Looking around the world today, any sensible politician would list the most urgent questions – in no particular order – as being: how long do we stay in Iraq? Can we any longer hold Afghanistan as a NATO operation? What do we do with Gaza if we want an Israeli-Palestinian peace? Do we need a new international agreement to rebalance currencies? What is to become of EU foreign policy if we now get an EU Foreign Secretary? What can be done, if anything, to keep the World Trade talks going? And, is it time to abandon our support for Musharraf?

You will search in vain for any enlightenment on our policies on these issues in Brown's speech. Iraq barely gets a mention, the plight of Gaza and its implications for Middle East peace is ignored, the crisis over currencies doesn't figure, the problems of the world trade agreement don't appear, Nato's role in Afghanistan goes by the board. Instead, on every policy that Brown does mention – ramping up sanctions on Iran, building up Olmert and Abbas as the only route to peace in the Middle East, erecting terrorism as the major international challenge of the West – he aligns himself with George Bush. Read the speech and the tenor is that of Britain and the West ordering the world, through international institutions and direct intervention, according to its vision of what it should be.

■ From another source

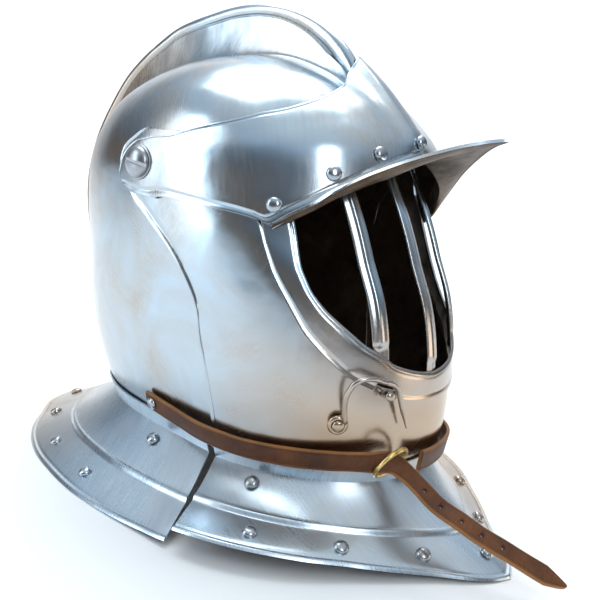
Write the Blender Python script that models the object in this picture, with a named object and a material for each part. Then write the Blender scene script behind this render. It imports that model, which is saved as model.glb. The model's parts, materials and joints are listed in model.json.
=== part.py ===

Of course, it is difficult for any Prime Minister to talk of detailed policies.That way lies political disaster, as David Miliband and Lord Malloch Brown, let alone Lord West, have discovered to their cost. But the trouble with the mouthing of meaningless phrases such as "hard-headed internationalism" and the presentation of institutional reform as a demonstration of new initiatives is that they are a substitute for policy, not the route towards it.

It's easy to talk of making reconstruction and development the corollary of UN intervention, but first you have to answer under what terms and with what aims the UN should undertake intervention in the first place. Iraq is not an encouraging precedent, for all David Miliband's re-iteration of his and Brown's belief that it was the right thing to do.

You can do things differently. If Brown wants Britain to "continue to be a leading nation in negotiating nuclear arms reductions", he could start by cancelling plans for a new generation of Trident. If he believes "indifference to the plight of others is not only wrong, but not in our interests", he could start by declaring Britain will not participate in the EU policy of starving Gaza into submission.

There is indeed a "new world" to be "called into existence to redress the balance of the old". It lies in a fresh approach to Iran, a genuine reconstitution of the UN, a just peace in the Middle East and an equitable agreement on world trade that addresses the distortions that bear so heavily on the poor. But, on the evidence of this week, it is not going to come from London.